El conflicto entre el magisterio y el Gobierno nacional, en torno a la evaluación de los maestros no debería quedar reducido a una prueba de fuerza, con amenazas de parte y parte.

Tales actitudes no se compadecen con la profunda crisis de la educación en el Ecuador y la urgencia de encontrar soluciones, como condición para que el país salga de la dependencia, el subdesarrollo y la secuela de males conocidos y por conocer.

Sin pretender hacer referencia a todas las causas de la crisis actual y más bien atento a aquello de que la historia es la mejor maestra,  vale la pena recordar que hace cuatro décadas, el  29 de mayo de 1969, durante el último gobierno del populista presidente Velasco Ibarra, paracaidistas asaltaron la antigua Casona Universitaria para desalojar a estudiantes que exigían la supresión de exámenes de ingreso en la Universidad de Guayaquil.

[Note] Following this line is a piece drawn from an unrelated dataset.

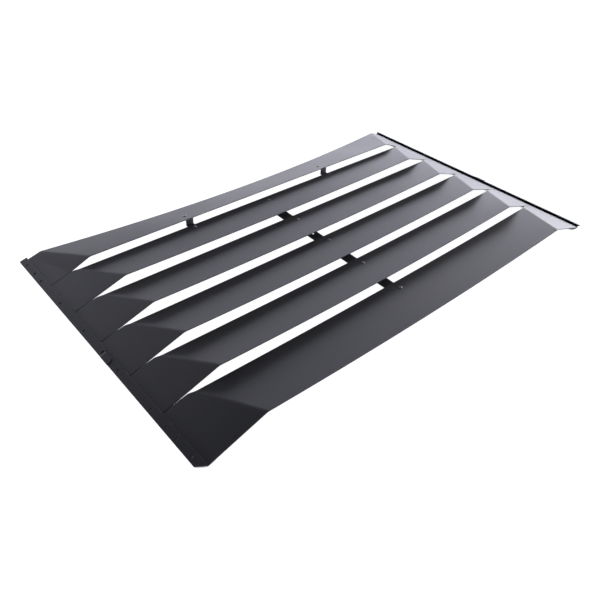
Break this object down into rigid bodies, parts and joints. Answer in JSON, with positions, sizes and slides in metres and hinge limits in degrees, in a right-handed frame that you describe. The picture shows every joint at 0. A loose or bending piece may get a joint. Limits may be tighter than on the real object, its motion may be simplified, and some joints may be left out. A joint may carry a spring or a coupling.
{
  "type": "rear window louvre panel",
  "caption": "Black folded-sheet louvre panel: wide bowed slats with folded ends between two drilled side rails, with a flat centre support bar and small Z brackets.",
  "frame": {"origin": "middle of the plan, at the level of the lowest edge of the side rails", "axes": "+X along the slats to the right, +Y across the slats towards the hollow top edge, +Z out of the raised, outer face"},
  "size_m": [1.2034, 0.733, 0.0451],
  "materials": {
    "black_coat": "semi-matte black powder coat",
    "rivet_finish": "satin dark metal"
  },
  "bodies": {
    "root": {"slat_1": "black_coat", "slat_2": "black_coat", "slat_3": "black_coat", "slat_4": "black_coat", "slat_5": "black_coat", "slat_6": "black_coat", "rail_left_upper": "black_coat", "rail_left_lower": "black_coat", "rail_right_upper": "black_coat", "rail_right_lower": "black_coat", "centre_support_bar": "black_coat", "bracket_left": "black_coat", "bracket_right": "black_coat", "bar_rivet_2": "rivet_finish", "bar_rivet_3": "rivet_finish", "bar_rivet_4": "rivet_finish", "bar_rivet_5": "rivet_finish", "bar_rivet_6": "rivet_finish", "bracket_rivet_left_top": "rivet_finish", "bracket_rivet_left_foot": "rivet_finish", "bracket_rivet_right_top": "rivet_finish", "bracket_rivet_right_foot": "rivet_finish"}
  },
  "joints": []
}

Luego de esta jornada sangrienta fueron suprimidos los cuestionados exámenes  y se dio paso a una relativa democratización de la educación superior que derivó en una masificación de las universidades públicas que en su mayoría no tuvieron  presupuesto, ni infraestructura suficiente, ni recursos académicos y técnicos para garantizar lo que ahora se denomina una educación de calidad.

Ha sido reconocido por historiadores y sociólogos que la abolición de las pruebas de ingreso fue el resultado de la lucha de sectores sociales emergentes que pugnaban por abrirse espacios en una estructura social caracterizada por un modelo agroexportador, con elevada concentración del ingreso y la propiedad y con altibajos en los niveles de crecimiento económico.

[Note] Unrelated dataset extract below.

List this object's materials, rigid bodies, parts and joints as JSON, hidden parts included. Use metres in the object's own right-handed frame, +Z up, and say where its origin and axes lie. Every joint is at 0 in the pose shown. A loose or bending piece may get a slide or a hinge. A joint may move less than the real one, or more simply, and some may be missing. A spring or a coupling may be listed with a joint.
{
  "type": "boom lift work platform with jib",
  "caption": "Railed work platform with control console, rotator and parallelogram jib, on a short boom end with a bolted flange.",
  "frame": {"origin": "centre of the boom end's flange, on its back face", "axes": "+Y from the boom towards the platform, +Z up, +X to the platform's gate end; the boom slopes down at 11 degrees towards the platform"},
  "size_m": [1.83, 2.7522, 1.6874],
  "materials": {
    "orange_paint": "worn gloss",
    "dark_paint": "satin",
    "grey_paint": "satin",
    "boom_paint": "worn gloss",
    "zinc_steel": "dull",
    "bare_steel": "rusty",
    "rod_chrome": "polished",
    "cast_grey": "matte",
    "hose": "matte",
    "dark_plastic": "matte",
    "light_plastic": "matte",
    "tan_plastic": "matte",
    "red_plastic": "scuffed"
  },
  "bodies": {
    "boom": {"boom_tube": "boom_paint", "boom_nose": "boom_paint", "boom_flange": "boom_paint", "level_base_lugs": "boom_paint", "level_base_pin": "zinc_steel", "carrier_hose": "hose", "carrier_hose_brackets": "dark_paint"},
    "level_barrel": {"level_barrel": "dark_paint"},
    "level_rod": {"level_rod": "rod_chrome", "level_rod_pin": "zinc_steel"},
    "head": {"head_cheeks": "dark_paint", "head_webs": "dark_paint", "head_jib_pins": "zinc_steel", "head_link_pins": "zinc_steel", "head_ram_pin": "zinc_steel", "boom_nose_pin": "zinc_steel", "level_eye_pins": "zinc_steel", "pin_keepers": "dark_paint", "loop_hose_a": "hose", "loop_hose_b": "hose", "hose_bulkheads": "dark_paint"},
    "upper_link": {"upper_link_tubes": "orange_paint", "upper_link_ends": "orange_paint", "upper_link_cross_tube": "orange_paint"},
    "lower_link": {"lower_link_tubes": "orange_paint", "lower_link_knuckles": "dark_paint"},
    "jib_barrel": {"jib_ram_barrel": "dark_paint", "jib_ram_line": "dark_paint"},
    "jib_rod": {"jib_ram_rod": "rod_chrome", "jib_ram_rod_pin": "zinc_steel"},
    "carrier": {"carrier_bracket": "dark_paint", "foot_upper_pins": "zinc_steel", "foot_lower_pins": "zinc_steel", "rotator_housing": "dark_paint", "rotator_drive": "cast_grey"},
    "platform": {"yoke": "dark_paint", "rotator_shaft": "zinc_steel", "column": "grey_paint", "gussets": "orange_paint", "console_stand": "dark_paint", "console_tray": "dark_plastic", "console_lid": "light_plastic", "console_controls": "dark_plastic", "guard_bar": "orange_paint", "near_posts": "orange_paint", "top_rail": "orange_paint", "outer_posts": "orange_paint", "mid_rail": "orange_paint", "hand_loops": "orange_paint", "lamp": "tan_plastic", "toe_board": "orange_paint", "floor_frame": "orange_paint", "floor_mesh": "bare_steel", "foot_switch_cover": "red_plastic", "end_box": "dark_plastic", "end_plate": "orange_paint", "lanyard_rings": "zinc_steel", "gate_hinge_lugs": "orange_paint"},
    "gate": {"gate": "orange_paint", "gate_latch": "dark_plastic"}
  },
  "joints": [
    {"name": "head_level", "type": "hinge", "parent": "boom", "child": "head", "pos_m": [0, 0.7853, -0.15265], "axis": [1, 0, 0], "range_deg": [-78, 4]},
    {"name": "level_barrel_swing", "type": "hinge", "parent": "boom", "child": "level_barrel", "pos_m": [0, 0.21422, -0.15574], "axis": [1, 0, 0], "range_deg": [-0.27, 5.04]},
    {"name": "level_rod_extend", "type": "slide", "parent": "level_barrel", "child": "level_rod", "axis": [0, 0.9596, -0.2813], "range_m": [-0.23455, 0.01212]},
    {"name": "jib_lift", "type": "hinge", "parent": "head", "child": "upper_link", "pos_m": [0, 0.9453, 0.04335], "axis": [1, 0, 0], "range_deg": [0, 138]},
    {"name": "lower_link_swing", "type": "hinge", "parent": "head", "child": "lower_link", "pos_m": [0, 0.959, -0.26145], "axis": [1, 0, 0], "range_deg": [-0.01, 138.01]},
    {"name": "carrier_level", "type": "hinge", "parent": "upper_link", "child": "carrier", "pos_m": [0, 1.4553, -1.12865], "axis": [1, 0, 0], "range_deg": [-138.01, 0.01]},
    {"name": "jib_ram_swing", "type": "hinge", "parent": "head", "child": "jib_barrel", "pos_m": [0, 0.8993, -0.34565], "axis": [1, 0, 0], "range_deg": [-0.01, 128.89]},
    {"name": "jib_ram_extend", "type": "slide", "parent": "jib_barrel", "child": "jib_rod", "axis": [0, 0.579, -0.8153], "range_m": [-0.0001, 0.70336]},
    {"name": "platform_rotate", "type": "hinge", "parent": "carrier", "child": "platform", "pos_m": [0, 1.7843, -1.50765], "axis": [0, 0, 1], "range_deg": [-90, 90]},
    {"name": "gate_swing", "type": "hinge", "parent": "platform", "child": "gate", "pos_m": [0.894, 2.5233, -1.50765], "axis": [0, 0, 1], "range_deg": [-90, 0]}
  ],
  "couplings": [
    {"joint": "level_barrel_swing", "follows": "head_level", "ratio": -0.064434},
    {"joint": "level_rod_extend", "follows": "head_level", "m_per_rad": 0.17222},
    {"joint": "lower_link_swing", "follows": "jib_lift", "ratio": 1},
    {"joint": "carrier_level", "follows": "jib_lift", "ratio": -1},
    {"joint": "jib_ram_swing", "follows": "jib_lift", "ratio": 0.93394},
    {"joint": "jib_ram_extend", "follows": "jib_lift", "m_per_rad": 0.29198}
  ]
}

La etapa petrolera que se inauguró en 1972 permitió la expansión del aparato estatal y generar empleo público al que tuvieron acceso los nuevos profesionales graduados en  las universidades  e institutos técnicos superiores. También las facultades de Filosofía y Letras incrementaron el número de profesores titulados, muchos sin la preparación adecuada para un eficiente desempeño. La UNE se posicionó como el organismo gremial  capaz de proporcionarles beneficios a cambio de apoyo y militancia bajo banderas y consignas de gran radicalismo en sus orígenes, que luego han devenido en tácticas colaboracionistas con los últimos regímenes. No es de extrañarse por tanto que la gran mayoría de alumnos y profesores evaluados no alcancen notas  satisfactorias.

Los gobiernos poco han hecho realmente por la educación. Basta recordar que en la Constitución política de 1967, hasta la penúltima de 1998,  disponía que se le destine  no menos del 30% de los ingresos ordinarios del Estado, lo cual nunca se cumplió.

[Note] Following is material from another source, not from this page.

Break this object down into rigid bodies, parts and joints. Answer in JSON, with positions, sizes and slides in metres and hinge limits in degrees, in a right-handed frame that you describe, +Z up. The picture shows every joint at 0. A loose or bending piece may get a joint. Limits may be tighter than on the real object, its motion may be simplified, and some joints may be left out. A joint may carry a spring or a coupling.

La actual Carta Magna, aunque no señala porcentaje, establece preasignaciones presupuestarias para la educación y se desborda en buenas intenciones. Pero los sistemas de evaluaciones  que está aplicando el Gobierno no convencen por  las inconsistencias y en perspectiva, ¿quién garantiza que los aspirantes a ocupar cargos de profesores no tienen las carencias de un sistema educativo anacrónico?

Finalmente, las evaluaciones nos deben alcanzar a todos. La educación es una práctica social compleja, expresión de procesos históricos en el que concurren muchos actores y factores, más aún en un país como el nuestro, multicultural y diverso.  Indica en buena medida el nivel  de desarrollo y las posibilidades reales que tenemos. Existe mucho por transparentar, corregir y metas por alcanzar. En este insoslayable tema  conviene, sin ir muy lejos, que miremos a los países del Cono Sur.